Tsk, tsk. With z, not tz, because it follows a long vowel.

I don't, or at least not yet :) I won't be lost on the streets of Seoul (or in the offices of Samsung in Galanta), but I'm nowhere near fluent.

That's called British understatement.

And how, exactly, can one love a honorific system? ~:-|

The absence of relative pronouns seems to be more widespread. It's shared by Mandarin, where you have to turn everything you want to relativize into an attribute.

And yes, the alphabet is pure genius!

bulbul said...

Tsk, tsk. With z, not tz
I shall smack myself upside the head forthwith.

And how, exactly, can one love a honorific system? ~:-|
Um, truly, madly, deeply? :) What I appreciate most is how it can provide great insight into interpersonal relationships in just a few seconds without resorting to reading body language. Now that's one language I'll never get the hang of.

Anonymous said...

What I appreciate most is how it can provide great insight into interpersonal relationships in just a few seconds without resorting to reading body language.

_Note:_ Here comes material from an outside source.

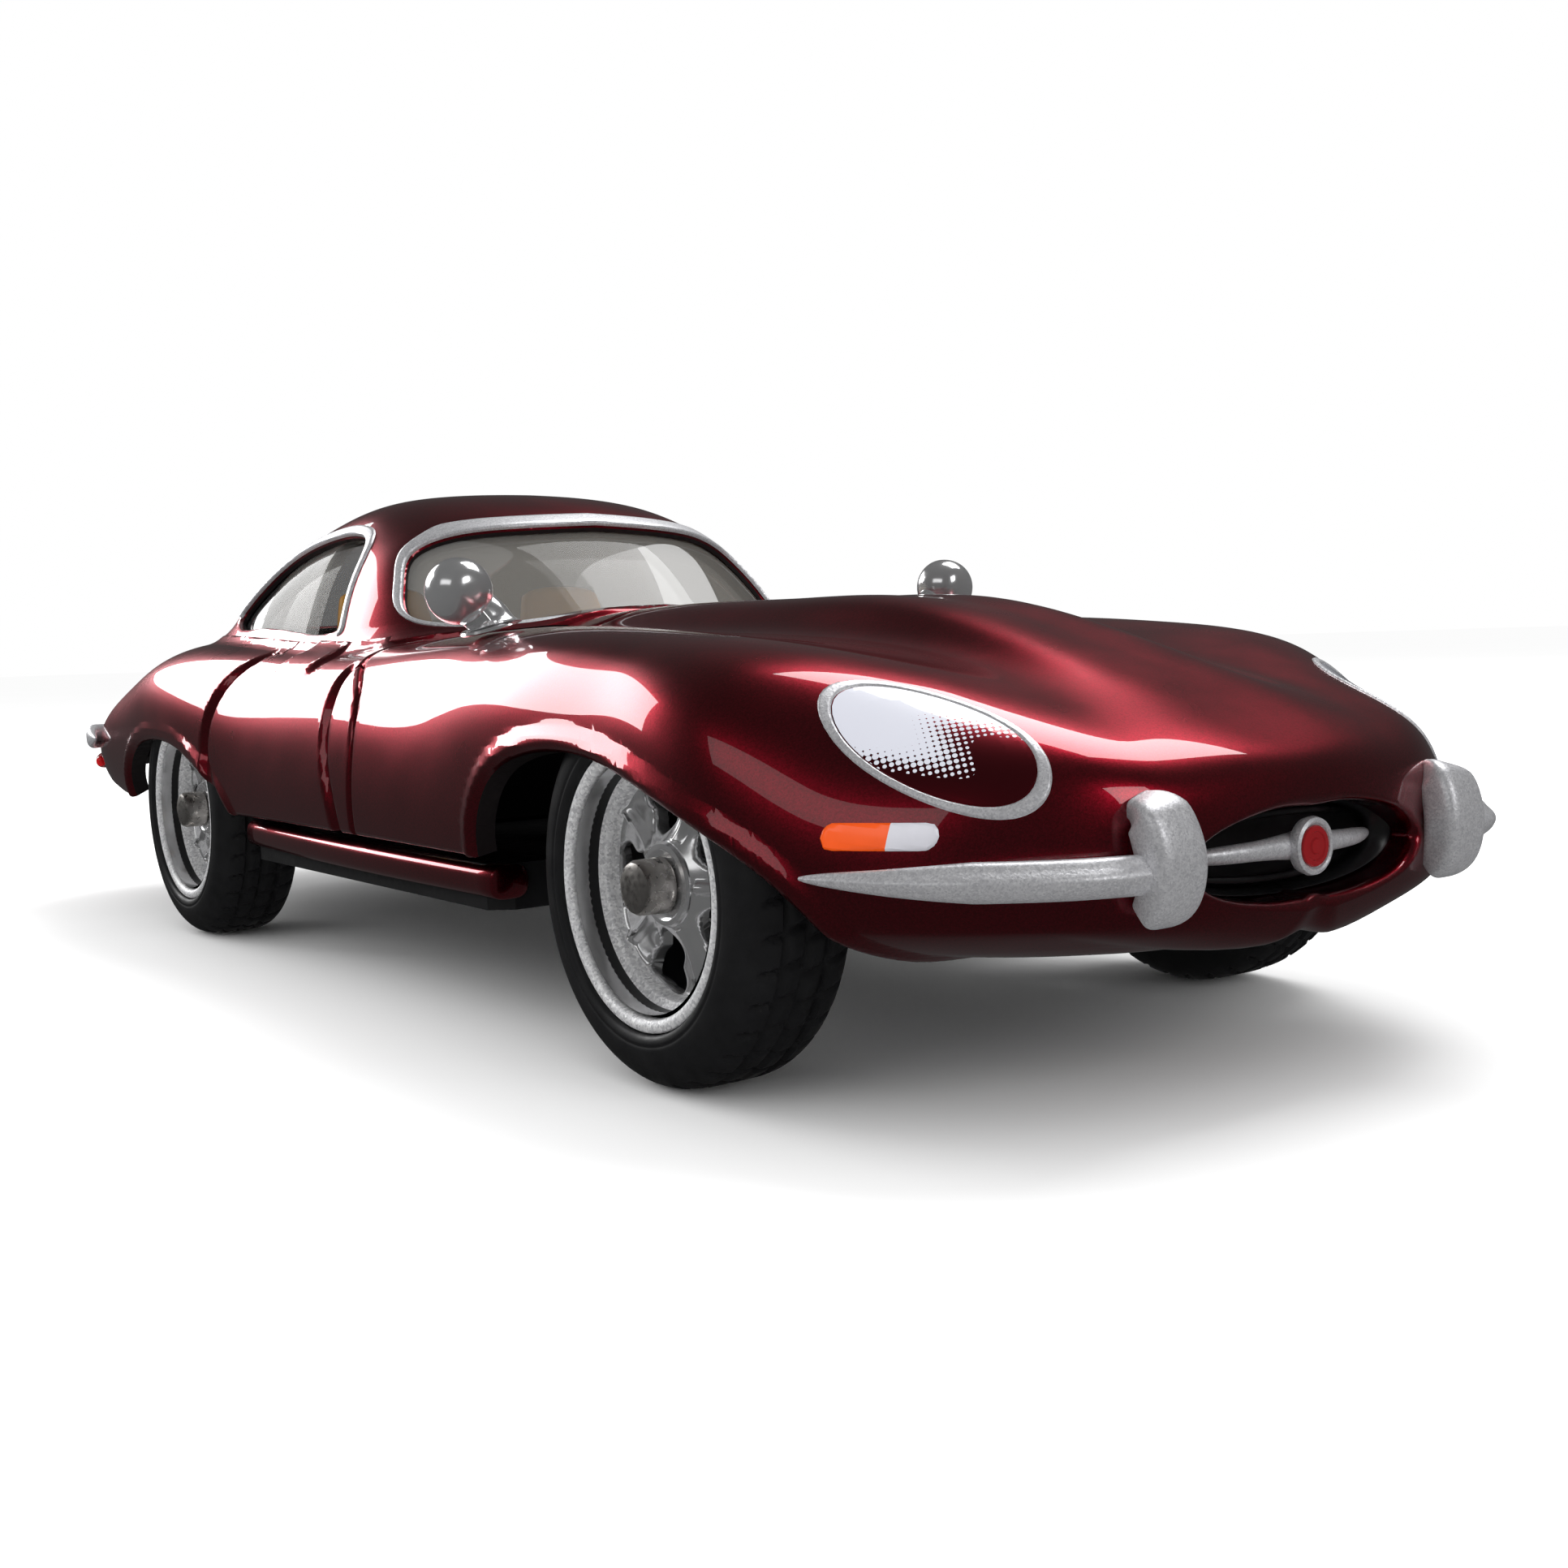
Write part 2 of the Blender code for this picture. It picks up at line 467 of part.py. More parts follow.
PAN = [(7.0, 0), (7.0, 3.6), (5.4, 8.2), (-9.2, 8.2), (-9.2, 11.5), (-9.8, 12.2), (-30.4, 12.25),
       (-31.0, 11.5), (-31.0, 8.4), (-45.6, 8.4), (-46.4, 10.4), (-51.5, 10.2), (-54.5, 8.2), (-56.2, 4.5),
       (-56.2, 0)]
EAR = [(5.7, 4.8), (6.9, 4.8), (6.9, 6.62), (8.1, 6.62), (8.28, 6.0), (8.44, 5.8), (8.64, 5.6), (8.84, 5.4),
       (8.92, 5.2), (9.06, 5.0), (9.22, 4.82), (9.42, 4.62), (9.8, 4.62), (10.0, 4.86), (10.0, 5.06), (9.84, 5.24),
       (9.66, 5.37), (9.02, 5.42), (9.02, 7.25), (5.7, 7.25)]
chassis = prism("chassis_base", mirror_outline(PAN), "z", BASE_Z, 5.5, BLACK)
for side, y in (("left", 1), ("right", -1)):
    near, far = sorted((y * 2.3, y * 3.1))
    join(chassis, prism(f"ear_{side}", EAR, "y", near, far))
for axle, x in (("front", 0.0), ("rear", -WHEELBASE)):
    for side, y in (("left", 1), ("right", -1)):
        near, far = sorted((y * 5.2, y * 7.8))
        join(chassis, box(f"saddle_{axle}_{side}", (x - 1.3, near, 4.5), (x + 1.3, far, 6.6)))
    groove = rod(f"axle_groove_{axle}", (x, -14, TYRE_R), (x, 14, TYRE_R), AXLE_R + 0.1)
    cut(chassis, groove)
for end, x in (("front", -17.3), ("rear", -51.8)):
    cut(chassis, rod(f"screw_way_{end}", (x, 0, 3), (x, 0, 7), 0.7))
    cut(chassis, rod(f"screw_sink_{end}", (x, 0, 3), (x, 0, 4.7), 1.3))
tunnel = box("tunnel", (-15.6, -1.6, 5.0), (-9.0, 1.6, 6.4))
join(chassis, tunnel)
for side, y in (("left", 2.2), ("right", -2.2)):
    join(chassis, rod(f"silencer_{side}", (-52.0, y, 4.85), (-57.4, y, 4.85), 0.7))
pivot_x, pivot_z = BONNET_PIVOT
cut(chassis, rod("pin_way", (pivot_x, -4, pivot_z), (pivot_x, 4, pivot_z), 0.27))

for end, x in (("front", -17.3), ("rear", -51.8)):
    head = rod(f"screw_head_{end}", (x, 0, 3.95), (x, 0, 4.6), 1.1)
    slot = box(f"screw_slot_{end}", (x - 0.8, -0.12, 3.5), (x + 0.8, 0.12, 4.15))
    screw = rod(f"base_screw_{end}", (x, 0, 4.3), (x, 0, 9.6), 0.5, STEEL)
    join(screw, head)
    cut(screw, slot)

rod("bonnet_hinge_pin", (pivot_x, -3.6, pivot_z), (pivot_x, 3.6, pivot_z), 0.2, STEEL)

# ---------------------------------------------------------------- wheels

for corner in ("front_left", "front_right", "rear_left", "rear_right"):
    x = 0.0 if corner.startswith("front") else -WHEELBASE
    face = FRONT_FACE_Y if x == 0 else REAR_FACE_Y
    out = 1 if corner.endswith("left") else -1
    stand = wheel_frame(x, face, out)
    rim = turned(f"rim_{corner}", RIM, CHROME)
    rim.matrix_world = stand
    for n in range(5):
        turn = n * 2 * math.pi / 5
        c, s = math.cos(turn), math.sin(turn)
        around = [(u * c - v * s, u * s + v * c) for u, v in WINDOW]
        window = prism(f"window_{corner}_{n}", [(a - FRONT_AXLE_X, b) for a, b in around], "z", 1.0, 3.0)
        window.matrix_world = stand
        cut(rim, window)
    tyre = turned(f"tyre_{corner}", TYRE, RUBBER)
    tyre.matrix_world = stand

for axle, x, face in (("front", 0.0, FRONT_FACE_Y), ("rear", -WHEELBASE, REAR_FACE_Y)):
    hub = face - WHEEL_W + 2.6
    bar = rod(f"axle_{axle}", (x, -hub, TYRE_R), (x, hub, TYRE_R), AXLE_R, STEEL)
    for side, y in (("left", 1), ("right", -1)):
        near = (x, y * hub, TYRE_R)
        tip = (x, y * (hub + 0.95), TYRE_R)
        join(bar, rod(f"axle_head_{axle}_{side}", near, tip, 0.8, None, 20, 0.72))

for axle, x in (("front", 0.0), ("rear", -WHEELBASE)):
    strap = box(f"axle_strap_{axle}", (x - 1.9, -7.2, 6.7), (x + 1.9, 7.2, 7.2), BLACK)
    join(strap, box(f"strap_peg_{axle}", (x + 1.45, -2, 5.6), (x + 1.9, 2, 6.8)))
    join(strap, box(f"strap_tail_{axle}", (x - 1.9, -2, 5.6), (x - 1.45, 2, 6.8)))

# ---------------------------------------------------------------- cabin

tub = box("interior_tub", (-35.9, -8.3, 5.65), (-21.7, 8.3, 11.4), TAN)
tub_room = box("tub_room", (-35.3, -7.7, 6.2), (-22.3, 7.7, 12.5))
cut(tub, tub_room)
transmission = rod("transmission", (-22.0, 0, 6.7), (-35.6, 0, 6.7), 0.95)
join(tub, transmission)
for side, y in (("left", 4.6), ("right", -4.6)):
    seat = box(f"seat_{side}", (-33.6, y - 2.7, 6.35), (-28.2, y + 2.7, 7.9), TAN)
    outline = [(-32.4, 7.0), (-33.4, 12.6), (-34.4, 13.2), (-35.1, 12.6), (-33.9, 6.4)]
    join(seat, prism(f"seat_back_{side}", outline, "y", y - 2.6, y + 2.6))
DASH = [(-22.7, 9.6), (-22.5, 12.0), (-24.6, 12.0), (-25.1, 11.3), (-24.2, 9.6)]
prism("dashboard", DASH, "y", -7.5, 7.5, BLACK)
wheel_centre = Vector((-26.6, -4.4, 11.1))
steering = turned("steering_wheel", [(1.65, 0.14), (1.65, -0.14), (1.4, -0.14), (1.4, 0.14)], BLACK, 24)
tilt = Matrix.Rotation(math.radians(-65), 4, "Y")
tilt.translation = Vector(place(wheel_centre))
steering.matrix_world = tilt
spoke = box("steering_spokes", (-1.5 - FRONT_AXLE_X, -0.18, -0.1), (1.5 - FRONT_AXLE_X, 0.18, 0.1))
spoke.matrix_world = tilt
hub_cap = prism("steering_hub", superellipse(0.35, 0.35, 2, 12, (-FRONT_AXLE_X, 0)), "z", -0.2, 1.55)
hub_cap.matrix_world = tilt
join(steering, spoke, hub_cap)

# ---------------------------------------------------------------- engine

engine = box("engine_block", (-14.8, -1.9, 7.4), (-3.6, 1.7, 10.4), CAST)
for side, y in (("left", 1.15), ("right", -1.35)):
    join(engine, rod(f"cam_cover_{side}", (-14.6, y, 10.7), (-3.8, y, 10.7), 0.95))
for n in range(3):
    x = -12.6 + 3.5 * n
    join(engine, rod(f"carburettor_{n}", (x, -1.5, 9.4), (x, -4.3, 9.6), 0.85))
join(engine, box("sump", (-13.4, -1.4, 6.55), (-5.2, 1.4, 7.6)))

# ---------------------------------------------------------------- nose and bright parts

grille = prism("grille_insert", superellipse(4.6, 1.22, 2.2, 32, (0, 6.55)), "x", 9.2, 11.7, BLACK)
cut(grille, prism("grille_recess", superellipse(4.3, 1.0, 2.2, 32, (0, 6.55)), "x", 10.6, 12.5))
BAR = [(11.5, -4.05, 6.5), (12.0, -2.6, 6.55), (12.3, 0, 6.6), (12.0, 2.6, 6.55), (11.5, 4.05, 6.5)]
tube("grille_bar", BAR, [(0.2, 0.2), (0.2, 0.24), (0.2, 0.27), (0.2, 0.24), (0.2, 0.2)], SILVER)
rod("badge_disc", (12.58, 0, 6.6), (12.85, 0, 6.6), 0.85, ENAMEL, 24, 0.75)

BLADE = [(6.6, 12.62, 6.55), (8.6, 11.85, 6.55), (10.2, 10.85, 6.55), (11.5, 9.5, 6.55), (12.4, 8.0, 6.55),
         (12.95, 6.0, 6.55)]
OVERRIDER = [(12.75, 5.8, 8.4), (13.0, 5.8, 7.9), (13.15, 5.8, 7.0), (13.15, 5.8, 6.2), (13.05, 5.8, 5.35),
             (12.8, 5.8, 4.95)]
TAIL_BLADE = [(-50.9, 13.25, 8.6), (-52.5, 13.0, 8.6), (-54.3, 12.35, 8.6), (-55.9, 11.4, 8.55),
              (-57.2, 10.0, 8.55), (-58.1, 8.5, 8.5), (-58.6, 6.2, 8.5)]
TAIL_RIDER = [(-58.6, 6.2, 9.6), (-58.9, 6.2, 8.8), (-58.9, 6.2, 8.0), (-58.6, 6.2, 7.4)]
MIRROR_FOOT = [(-13.3, 10.05, 13.35), (-13.3, 10.25, 13.6), (-13.35, 10.6, 14.0), (-13.4, 10.9, 14.4)]
MIRROR_HEAD = [(-14.25, 0.85), (-14.2, 1.0), (-13.7, 1.12), (-13.2, 1.1), (-12.7, 0.8), (-12.35, 0.3)]
TAIL_LAMP = [(-53.9, 12.2, 7.3), (-55.05, 11.7, 7.3), (-56.1, 10.95, 7.35)]

for side, y in (("left", 1), ("right", -1)):
    mirror = np.array([1, y, 1])
    blade_path = smooth_line(BLADE, 2) * mirror
    widths = [(0.12, 0.18), (0.2, 0.3), (0.28, 0.4)] + [(0.33, 0.5)] * (len(blade_path) - 3)
    blade = tube(f"bumper_front_{side}", blade_path, widths, SILVER)
    widths = [(0.35, 0.2), (0.62, 0.4)] + [(0.75, 0.5)] * 7 + [(0.65, 0.45), (0.35, 0.25)]
    join(blade, tube(f"overrider_{side}", smooth_line(OVERRIDER, 2) * mirror, widths))
    tail_path = smooth_line(TAIL_BLADE, 2) * mirror
    widths = [(0.12, 0.25), (0.2, 0.4)] + [(0.3, 0.55)] * (len(tail_path) - 2)
    tail = tube(f"bumper_rear_{side}", tail_path, widths, SILVER)
    widths = [(0.3, 0.2), (0.5, 0.35), (0.5, 0.35), (0.3, 0.2)]
    join(tail, tube(f"rear_rider_{side}", np.array(TAIL_RIDER) * mirror, widths))
    foot = tube(f"mirror_{side}", np.array(MIRROR_FOOT) * mirror, [0.75, 0.42, 0.3, 0.32], CHROME)
    head = [(x, y * 11.0, 14.9) for x, _ in MIRROR_HEAD]
    join(foot, tube(f"mirror_ball_{side}", head, [r for _, r in MIRROR_HEAD], None, 16))
    tube(f"tail_lamp_{side}", np.array(TAIL_LAMP) * mirror, [0.25, 0.36, 0.25], RED_LENS, 10)
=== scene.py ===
"""Looks for the diecast collector coupe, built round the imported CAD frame."""

import math

import bmesh
import bpy
import numpy as np
from mathutils import Matrix, Vector
from mathutils.bvhtree import BVHTree


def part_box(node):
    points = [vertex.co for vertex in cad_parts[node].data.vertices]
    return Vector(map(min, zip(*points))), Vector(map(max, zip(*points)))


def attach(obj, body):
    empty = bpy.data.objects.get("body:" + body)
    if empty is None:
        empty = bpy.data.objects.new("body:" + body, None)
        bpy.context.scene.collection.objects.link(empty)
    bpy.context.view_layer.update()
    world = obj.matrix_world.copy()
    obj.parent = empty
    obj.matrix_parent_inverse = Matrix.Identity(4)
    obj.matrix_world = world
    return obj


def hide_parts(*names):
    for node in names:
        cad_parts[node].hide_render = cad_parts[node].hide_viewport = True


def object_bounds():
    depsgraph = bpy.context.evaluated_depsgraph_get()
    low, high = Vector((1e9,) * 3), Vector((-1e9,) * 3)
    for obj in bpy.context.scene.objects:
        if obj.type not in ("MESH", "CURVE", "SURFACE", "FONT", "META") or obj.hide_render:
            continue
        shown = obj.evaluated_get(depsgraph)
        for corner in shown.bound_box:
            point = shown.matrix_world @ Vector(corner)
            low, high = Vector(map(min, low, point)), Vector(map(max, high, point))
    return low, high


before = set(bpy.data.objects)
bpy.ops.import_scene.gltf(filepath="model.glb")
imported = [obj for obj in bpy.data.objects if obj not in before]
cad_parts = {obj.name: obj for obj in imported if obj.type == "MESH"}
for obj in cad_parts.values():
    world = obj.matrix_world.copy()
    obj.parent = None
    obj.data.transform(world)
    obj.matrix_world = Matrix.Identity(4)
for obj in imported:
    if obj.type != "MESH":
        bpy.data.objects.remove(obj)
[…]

Great point -- but, on the other hand, learning to use a honorific system when speaking must be utter horror.

nycguy said...

Totally off topic, but the use of dutzen brought back a vivid memory from my German childhood. We used it to describe easter egg battles at Easter. We kids would attack another's egg with our own and try to crack it. The one whose egg cracked was the loser. I have no idea if this verb has any other sense in German.